Skate Me To The End Of The World

 I had to go to a mall a few weeks ago. I got laid off in March (no big deal, I'm interviewing now and will likely have at least one offer in the next week) but driving for Uber in the meantime leaves me searching for bathrooms. I dropped someone at a city mall the other day.

Pre-COVID, I'd been there many times, to buy tennis shoes, or toys for Christmas shopping, or to see a movie at the multiplex, once to go ice-skating the first February I lived here. It's one of the mall skating rinks that Tanya Harding learned to skate in back in the eighties. The place was always pretty busy. There's a nursing home and assisted living place next door, so there were elderly mall-walkers at all hours of the day, and, like every mall, teenagers everywhere.
Now it's a ghost town, and it's creepy. They don't turn all the lights on, and the top floor was completely vacant. 90% of the stores on the first floor are gone, boarded up. Some of the storefronts have been taken over by one-off shops catering to one small ethnic group or another -- a Halal grocery store; another store seemed to specialize only in Korean pop culture trash. The guys working the little kiosk/carts looked despondent. One guy had brought in a lawn chair and was openly applying for jobs on a laptop while he sat there next to a cart full of dumb cyber pets. Most of the carts appeared to be manned by young men from Israel, judging by the prominent Israeli flags that adorned the carts.
After I hit the restroom, I walked the length of the place. I wanted to see the ice rink.
It was still operational, barely. Maybe a dozen kids were on or off the rink at any given time. But there was this old couple, had to be in their late sixties or early seventies, skating gracefully with each other around the rink, performing some delicate maneuvers here and there, practically waltzing. I watched them for a while, and the sunshine coming in from the skylight seemed to follow them around the rink. There was a soundtrack, obviously meant to attract teenage skaters, but after a few minutes it changed, and Miles Davis' "Freddie the Freeloader" floated over the rink. And this couple didn't change their pace at all, just held each other and waltzed on the ice in a ray of sunshine in the middle of a dark and dying mall.

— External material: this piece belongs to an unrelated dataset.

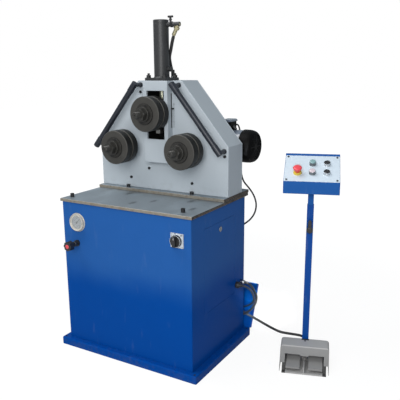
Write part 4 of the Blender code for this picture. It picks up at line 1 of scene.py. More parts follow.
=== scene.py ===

Thoughts of fiddling while Rome burned flitted through my head. It's summer, a heat wave, and here's an ice rink with one couple on it meant for two hundred people, in an air conditioned mall that is 1.4 million square feet and currently serving maybe a hundred souls. There was something upsetting about the image. I imagined what it must look like to them, how they must have been coming to that mall to ice skate for thirty years or more, and a little thing like 90 degree heat outside and the mall's imminent failure were all the more reason to do so that July day, at 1:30 in the afternoon, on a Wednesday.

I felt disjointed, like I’d misplaced something, or maybe it was the loss of anonymity, of being one of so few people in such a large place. Leaving, I passed a custodian painting over graffiti on one of the plywood panels boarding up a closed store.